Comment forcer la vente d’un immeuble tenu par une SCI sans l’accord de l’unique coassocié ? Partie 1
La désignation d’un administrateur provisoire
La mésentente des époux, seuls associés de la SCI, peut entraîner d’importantes difficultés de gestion. Ils peuvent alors solliciter auprès du JAF la désignation d’un administrateur provisoire, sur le fondement de l’article 220-1 du Code civil.
En effet cet article dispose : « Si l’un des époux manque gravement à ses devoirs et met ainsi en péril les intérêts de la famille, le juge aux affaires familiales peut prescrire toutes les mesures urgentes que requièrent ces intérêts. (…) Il peut notamment interdire à cet époux de faire, sans le consentement de l’autre, des actes de disposition sur ses propres biens ou sur ceux de la communauté, meubles ou immeubles. Il peut aussi interdire le déplacement des meubles, sauf à spécifier ceux dont il attribue l’usage personnel à l’un ou à l’autre des conjoints. (…) La durée des mesures prises en application du présent article doit être déterminée par le juge et ne saurait, prolongation éventuellement comprise, dépasser trois ans. »
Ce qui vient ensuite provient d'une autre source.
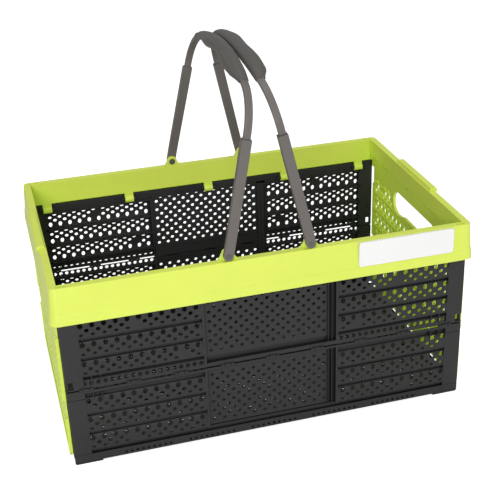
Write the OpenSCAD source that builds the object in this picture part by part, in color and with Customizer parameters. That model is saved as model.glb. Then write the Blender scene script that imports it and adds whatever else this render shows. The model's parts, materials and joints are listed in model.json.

Sur le fondement de cet article, la jurisprudence a autorisé le JAF à confier la gestion d’une SCI dont les associés sont mariés à un administrateur provisoire. Mais elle a exigé que soit démontré, conformément à la lettre de l’article, que l’un des époux manque gravement à ses devoirs et met ainsi en péril les intérêts de la famille. Cela survient notamment lorsque les deux époux sont associés à parts égales (50/50), ce qui crée une situation de blocage puisqu’il est nécessaire d’avoir l’unanimité pour prendre la moindre décision (CA Versailles, 2e ch, sect. 1, 21 nov. 2013). La Cour de cassation a elle aussi admis dans ces cas la désignation d’un administrateur provisoire à qui est confiée la gestion du patrimoine commun ou indivis (Cass. 1re civ. 3 avr. 2002, n° 99-20963 ; Cass. 1re civ., 5 nov. 1996, n° 94-14160.)
Enfin, la durée de la mission de l’administrateur provisoire, en application du dernier alinéa de l’article 220-1 précité, doit être déterminée et « ne saurait, prolongation éventuellement comprise, dépasser trois ans ».
L’abus d’égalité comme argument subsidiaire
Cet argument peut être invoqué quand les deux associés époux sont seuls associés et ont le même nombre de parts.
L’abus d’égalité est constitué si le désaccord systématique témoigne d’une attitude contraire à l’intérêt de la société, en ce qu’elle fait obstacle à l’adoption des décisions essentielles et d’un comportement adopté dans le seul but de favoriser les intérêts personnels.
La Cour de cassation a donc par exemple affirmé que constitue ainsi un abus d’égalité le refus systématique de voter la mise en réserve de bénéfices pour réaliser des financements essentiels pour la survie de la société (Com., 16 juin 1998, n° 96-13.997).